= AIM OF THE TASK =
Beginning with the first line of the data below, reproduce every line unchanged, ending with the line that holds "low_turn = 14; // [9:1:19]".

= DATASET EXTRACT =
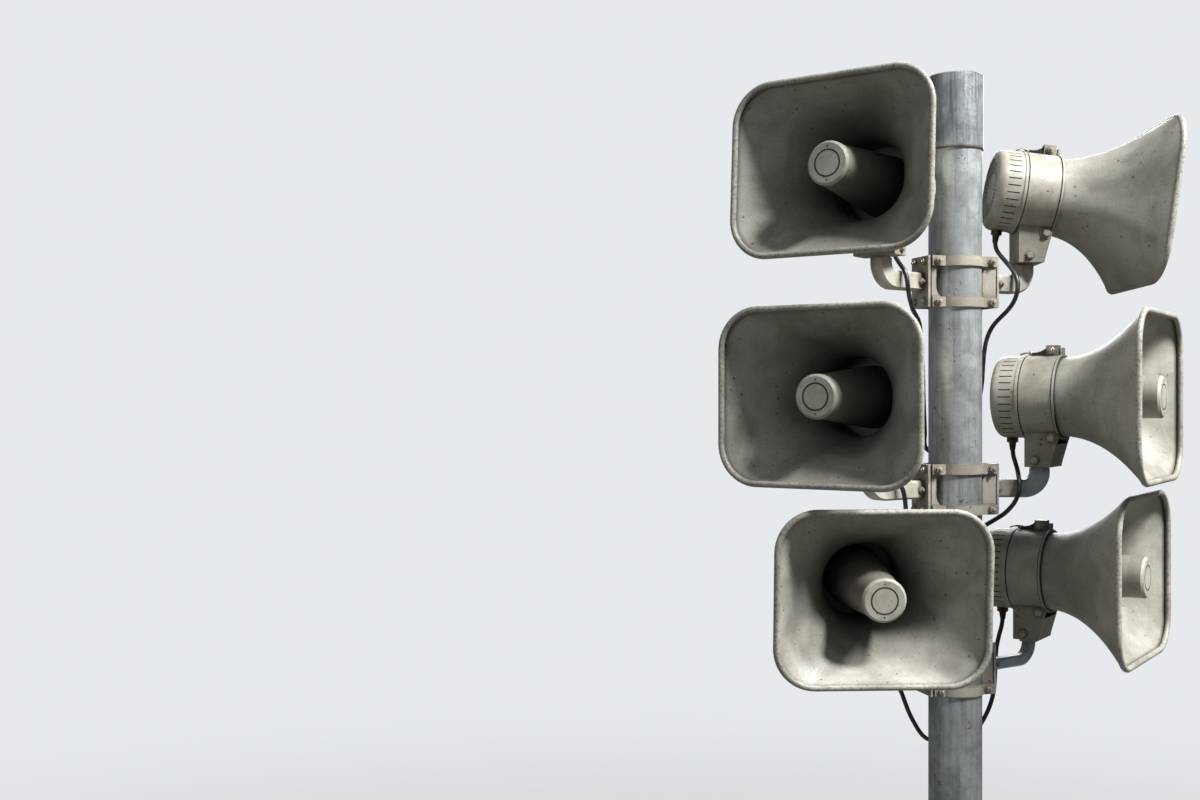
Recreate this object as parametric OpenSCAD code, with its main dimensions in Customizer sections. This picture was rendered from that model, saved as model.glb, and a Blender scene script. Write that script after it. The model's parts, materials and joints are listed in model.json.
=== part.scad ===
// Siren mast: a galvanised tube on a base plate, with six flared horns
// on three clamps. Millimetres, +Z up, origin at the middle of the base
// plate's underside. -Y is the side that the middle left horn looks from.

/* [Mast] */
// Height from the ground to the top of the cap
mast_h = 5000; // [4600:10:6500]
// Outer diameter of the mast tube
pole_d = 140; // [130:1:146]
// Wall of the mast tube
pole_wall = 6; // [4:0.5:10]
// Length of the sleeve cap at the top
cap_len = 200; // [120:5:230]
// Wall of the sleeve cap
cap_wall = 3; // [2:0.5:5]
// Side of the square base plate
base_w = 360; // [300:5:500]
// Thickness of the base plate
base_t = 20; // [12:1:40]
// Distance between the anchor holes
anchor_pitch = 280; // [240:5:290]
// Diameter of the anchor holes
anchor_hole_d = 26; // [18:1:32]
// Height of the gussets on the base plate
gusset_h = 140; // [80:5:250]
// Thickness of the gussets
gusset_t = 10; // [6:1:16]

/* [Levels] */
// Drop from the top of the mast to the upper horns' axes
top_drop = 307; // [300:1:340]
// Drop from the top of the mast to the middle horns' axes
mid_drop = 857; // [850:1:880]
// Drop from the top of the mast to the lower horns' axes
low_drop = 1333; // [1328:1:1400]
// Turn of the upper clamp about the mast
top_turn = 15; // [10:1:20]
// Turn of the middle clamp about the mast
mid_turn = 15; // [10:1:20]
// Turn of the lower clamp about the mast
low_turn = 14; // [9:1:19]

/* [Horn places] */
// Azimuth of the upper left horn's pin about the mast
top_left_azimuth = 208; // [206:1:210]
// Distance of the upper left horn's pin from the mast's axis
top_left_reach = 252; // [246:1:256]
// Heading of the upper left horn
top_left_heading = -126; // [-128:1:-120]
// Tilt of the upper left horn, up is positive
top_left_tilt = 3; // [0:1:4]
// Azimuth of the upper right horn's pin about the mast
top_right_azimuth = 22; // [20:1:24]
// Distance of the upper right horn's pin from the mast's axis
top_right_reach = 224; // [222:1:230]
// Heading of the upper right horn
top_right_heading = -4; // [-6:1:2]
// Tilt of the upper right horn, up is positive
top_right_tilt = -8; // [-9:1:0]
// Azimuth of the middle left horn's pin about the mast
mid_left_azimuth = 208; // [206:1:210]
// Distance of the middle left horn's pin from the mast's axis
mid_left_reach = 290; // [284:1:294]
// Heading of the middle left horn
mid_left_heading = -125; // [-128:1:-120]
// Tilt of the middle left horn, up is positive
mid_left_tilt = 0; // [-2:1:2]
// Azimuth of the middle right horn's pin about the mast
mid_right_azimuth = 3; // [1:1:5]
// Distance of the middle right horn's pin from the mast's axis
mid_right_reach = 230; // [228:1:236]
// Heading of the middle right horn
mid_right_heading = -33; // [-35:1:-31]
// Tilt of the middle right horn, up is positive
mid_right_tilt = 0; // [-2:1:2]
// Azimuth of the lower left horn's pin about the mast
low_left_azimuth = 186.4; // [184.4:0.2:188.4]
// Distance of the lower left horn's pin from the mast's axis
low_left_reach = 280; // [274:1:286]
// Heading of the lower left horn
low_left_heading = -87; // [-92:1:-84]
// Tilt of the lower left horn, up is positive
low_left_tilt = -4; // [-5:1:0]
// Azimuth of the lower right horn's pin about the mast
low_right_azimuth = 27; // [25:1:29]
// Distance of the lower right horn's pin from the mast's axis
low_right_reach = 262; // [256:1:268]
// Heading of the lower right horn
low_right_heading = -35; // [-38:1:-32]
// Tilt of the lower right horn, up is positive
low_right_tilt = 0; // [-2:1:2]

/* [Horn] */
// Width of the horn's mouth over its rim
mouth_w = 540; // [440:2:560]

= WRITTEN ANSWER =
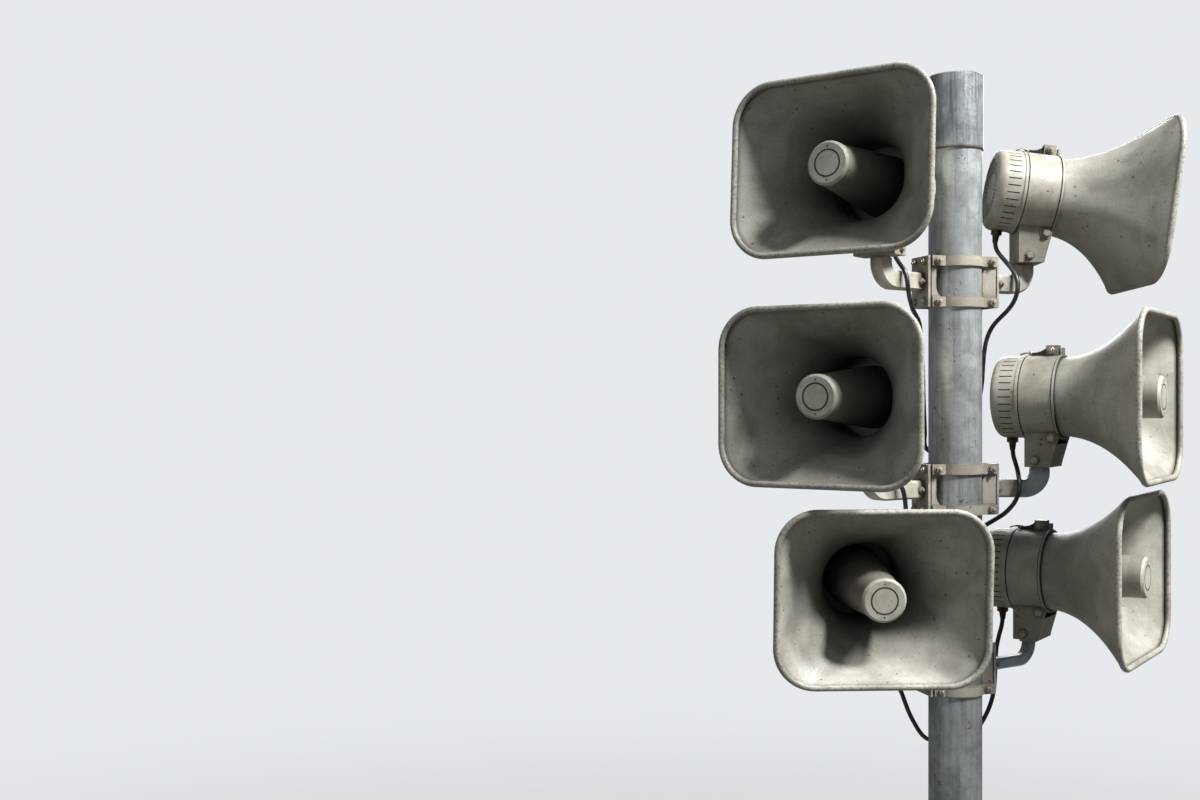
Recreate this object as parametric OpenSCAD code, with its main dimensions in Customizer sections. This picture was rendered from that model, saved as model.glb, and a Blender scene script. Write that script after it. The model's parts, materials and joints are listed in model.json.
=== part.scad ===
// Siren mast: a galvanised tube on a base plate, with six flared horns
// on three clamps. Millimetres, +Z up, origin at the middle of the base
// plate's underside. -Y is the side that the middle left horn looks from.

/* [Mast] */
// Height from the ground to the top of the cap
mast_h = 5000; // [4600:10:6500]
// Outer diameter of the mast tube
pole_d = 140; // [130:1:146]
// Wall of the mast tube
pole_wall = 6; // [4:0.5:10]
// Length of the sleeve cap at the top
cap_len = 200; // [120:5:230]
// Wall of the sleeve cap
cap_wall = 3; // [2:0.5:5]
// Side of the square base plate
base_w = 360; // [300:5:500]
// Thickness of the base plate
base_t = 20; // [12:1:40]
// Distance between the anchor holes
anchor_pitch = 280; // [240:5:290]
// Diameter of the anchor holes
anchor_hole_d = 26; // [18:1:32]
// Height of the gussets on the base plate
gusset_h = 140; // [80:5:250]
// Thickness of the gussets
gusset_t = 10; // [6:1:16]

/* [Levels] */
// Drop from the top of the mast to the upper horns' axes
top_drop = 307; // [300:1:340]
// Drop from the top of the mast to the middle horns' axes
mid_drop = 857; // [850:1:880]
// Drop from the top of the mast to the lower horns' axes
low_drop = 1333; // [1328:1:1400]
// Turn of the upper clamp about the mast
top_turn = 15; // [10:1:20]
// Turn of the middle clamp about the mast
mid_turn = 15; // [10:1:20]
// Turn of the lower clamp about the mast
low_turn = 14; // [9:1:19]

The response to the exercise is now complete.